As of this week, none of the three organizations has filed a response to the suit in court. A spokeswoman from Our Kids tells New Times
the organization generally doesn’t comment on pending matters. Julio Torrado, board chairman of Wesley House, also declined to comment at length.
"A copy of the summons is currently being reviewed by legal counsel, and we’re awaiting their decision before making any other comments at this time," he said.
Ben Kemmer, an executive officer at the Florida Keys Children’s Shelter, said he had been advised by the shelter's lawyers not to comment.
The lawsuit outlines a series of red flags. In an assessment May 4, a professional evaluator expressed concern that if the teen continued to stay at the shelter, she "was at significant risk of sexual exploitation and harm." That day, the girl ran away for the fifth time and was discovered May 5 in Miami "with known criminals," the lawsuit alleges. Still, the teen was placed right back in the same shelter.
On May 7, another report was issued, saying the teen needed to be put in a locked psychiatric residential treatment program due to a pattern of "chaotic, impulsive, and reckless behavior." The evaluation said the girl had poor insight and an inability to protect herself in relationships with others.
On May 22, a dependency judge ordered the teen to be placed in a psychiatric residential services facility. While at the hearing, she ran away from the courthouse, her seventh time escaping from custody. Wesley House staffers found her the same day but again returned her to the Florida Keys Children’s Shelter in violation of the judge’s order, the lawsuit claims.
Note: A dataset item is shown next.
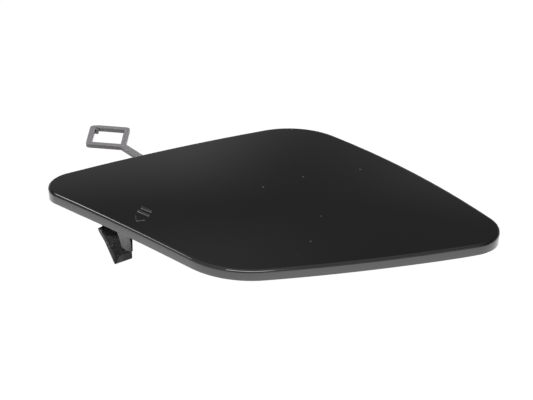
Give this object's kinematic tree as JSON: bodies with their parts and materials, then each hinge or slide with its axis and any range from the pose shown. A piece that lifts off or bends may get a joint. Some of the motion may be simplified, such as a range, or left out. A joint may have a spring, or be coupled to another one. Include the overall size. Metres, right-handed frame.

Last fall, one of the shelter’s staff mentors, 29-year-old Ricky Atkins, was convicted of child sex trafficking and sentenced to more than 31 years in federal prison
. Court testimony revealed that Atkins had taken two girls, ages 15 and 16, from the shelter to a hotel in Cutler Bay, where he left them with a woman who forced the teens into prostitution. Text messages
showed that the woman, 24-year-old Sandra Simon, who was sentenced to 11 years in prison, supervised the girls’ prostitution and that Atkins collected their earnings.
The newly filed lawsuit does not name the staffer at the Florida Keys Children’s Shelter, so it’s unclear if the cases are related. In the criminal case, the two victims were trafficked in 2014, while the plaintiff in the lawsuit says she was trafficked two years earlier. Reached this week, Talenfeld declined to comment on the pending litigation.